I do agree if the Church had taken matters seriously and dealt with it as they should have, this never would have come about.
Child abuse is heinous and inexcusable. I'm going to say that right up front so nobody gets the wrong idea.
Mandatory reporting requirements, for this crime or any other, don't seem like such a good idea to me. Whether or not to report a possible crime must be a matter between a man and his conscience, not yet another way for the government to make someone into a criminal.
No matter how terrible the crime, I must stand on principle here. Someone who knows of a crime and does not report it might be wrong, but still should not be a criminal.
Remember, too, that these things always start with "think of the children," but it'll be an easy matter to add other crimes to the list of things citizens must report. Yes, this is the "slippery slope" argument, but that doesn't make it invalid. Government's control over our actions and even our thoughts has coasted freely down that slope.
Oh, and by the way: Child abuse is heinous and inexcusable.
What an ethical quandary. Either violate your vows to keep the confessional sacrosanct, or violate your own moral need to bring someone who violates the innocence of children to justice. My guess is we'll see a few Irish priests going to jail over this.
Re: child abuse
Jesus himself has some very harsh words for those that cause children to sin or be harmed. And those words are recorded by three (3) of the evangelists: Mathew 18:6; Mark 9:42 and Luke 17:2
And it is not only the Catholic Church that is guilty, of clergy abuse. Though with the imposition of celibacy, the temptation seems to be a lot bigger.
@ Anon 4:24:
I have long thought the issue of celibacy vs married clergy to be a red herring, as a solution to the child abuse issue.
Teachers do far more harm than priests when it comes to sheer numbers of abuse (or even if comparing only percentages of offenders vs total population of the same profession). Obviously, there is no celibacy requirement in teaching. If celibacy were the problem, the numbers would show it. And while there is plenty of anecdotal evidence that priests have committed abuses, there are greater numbers of anecdotal evidence that teachers have committed as many or more.
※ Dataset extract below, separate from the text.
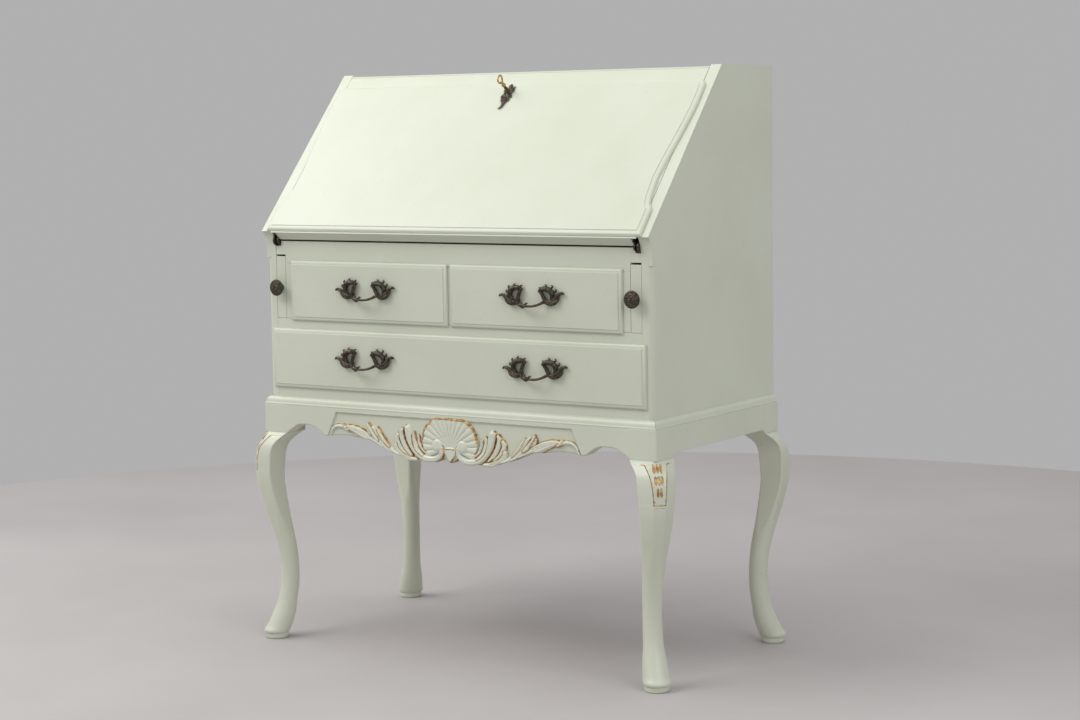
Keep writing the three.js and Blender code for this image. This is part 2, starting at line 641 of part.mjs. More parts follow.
drawer('small_drawer_right', [dividerThick / 2, partitionInner], [smallBottom, smallTop],
  { sides: [4, smallOverlap.side], top: smallOverlap.top, bottom: smallOverlap.bottom },
  [['handle_upper_right', handleInset]]);
drawer('long_drawer', [-innerHalf, innerHalf], [longBottom, longTop],
  { sides: [longOverlap.side, longOverlap.side], top: longOverlap.top, bottom: longOverlap.bottom },
  [['handle_lower_left', -handleInset - 4.5], ['handle_lower_right', handleInset + 4.5]]);

// ---------------------------------------------------------------- lopers
const loperBottom = smallBottom + seam;
for (const [name, sign] of [['left', -1], ['right', 1]]) {
  const xs = [sign * loperInner, sign * loperOuter].sort((a, b) => a - b);
  place(`loper_${name}`, box([xs[0], caseFront, loperBottom],
    [xs[1], caseFront + loperLength, loperTop]), paint);
  const profile = [[0, 0], [6, 0], [4.4, 5], [6, 9], [knobRadius - 1.5, 11.5], [knobRadius, 14],
    [knobRadius - 3, 17.2], [0, knobReach]];
  const knob = new THREE.LatheGeometry(profile.map(([x, y]) => new THREE.Vector2(x, y)), 18);
  place(`loper_knob_${name}`, knob.rotateX(Math.PI)
    .translate(sign * (loperInner + loperOuter) / 2, caseFront - seam,
      (loperBottom + loperTop) / 2), bronze);
}

// ---------------------------------------------------------------- flap and what it carries
const flap = new THREE.Group();
flap.position.set(0, hingeY, writingTop);
flap.rotation.x = slopeAngle;
desk.add(flap);
// In the flap's own frame +Y runs up the slope from the hinge, and +Z out of its face.

const boardFace = flapThick + seam; // outer face of the flap's board, just proud of the sides
const fieldFace = flapThick + fieldThick;
const fieldLow = tipDrop + 0.4;
const fieldTop = 26; // plain board left above the field
const fieldCorner = 18;
const fieldHalf = caseHalf - 11.5;
// The field's side edge: distance up from its lower edge, and how far it draws in from the widest
// place. It is straight, turns in at a cusp, and comes out again in a long S.
const fieldSide = [
  { up: 0, inset: 1 }, { up: 50, inset: 1 }, { up: 57, inset: 2.7 }, { up: 66, inset: 8 },
  { up: 80, inset: 10.8 }, { up: 98, inset: 12.2 }, { up: 120, inset: 13.4 }, { up: 148, inset: 11.4 },
  { up: 174, inset: 9 }, { up: 200, inset: 6 }, { up: 224, inset: 3.6 }, { up: 248, inset: 1.6 },
  { up: 272, inset: 0 }, { up: 298, inset: 0 },
];
const fieldSideModel = 333; // height of the field that these distances are given for

/** Outline of the field, drawn in by an inset. */
function fieldRing(inset, out) {
  const high = flapLength - fieldTop;
  const stretch = (high - fieldLow) / fieldSideModel;
  const right = fieldSide.map((station, i) => new THREE.Vector3(
    fieldHalf - station.inset - inset, fieldLow + station.up * stretch + (i === 0 ? inset : 0), out));
  const bend = Array.from({ length: 5 }, (_, i) => {
    const angle = (Math.PI / 2) * (i / 4);
    return new THREE.Vector3(fieldHalf - 1 - fieldCorner + (fieldCorner - inset) * Math.cos(angle),
      high - fieldCorner + (fieldCorner - inset) * Math.sin(angle), out);
  });
  const half = [...right, ...bend];
  return [...half, ...half.map((p) => new THREE.Vector3(-p.x, p.y, p.z)).reverse()];
}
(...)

The real big difference is people expect a priest to behave better than average, or be "holier" (for want of a better term).
I would love for there to be a simple answer, like "let the priests be married." Unfortunately, that's never how it works. There are no simple answers to complicated problems.
When the (in)actions of the Roman Catholic Church have the Irish in a froth...
I wonder if these bunch of people have looked into islam's idea of treating children.
could there be any problems with the peace and light "religion" of islam in treating children with respect?
Bit belated since I've been somewhat overtaken by events lately, but I wondered what you thought of this article, and specifically the conclusions of the church.
I agree that the celibate priesthood isn't the problem, and homosexuality isn't the problem, but I am very goddamn hard-pressed to believe that the sexual revolution was the problem either.
I believe the Church is not defined by her failures.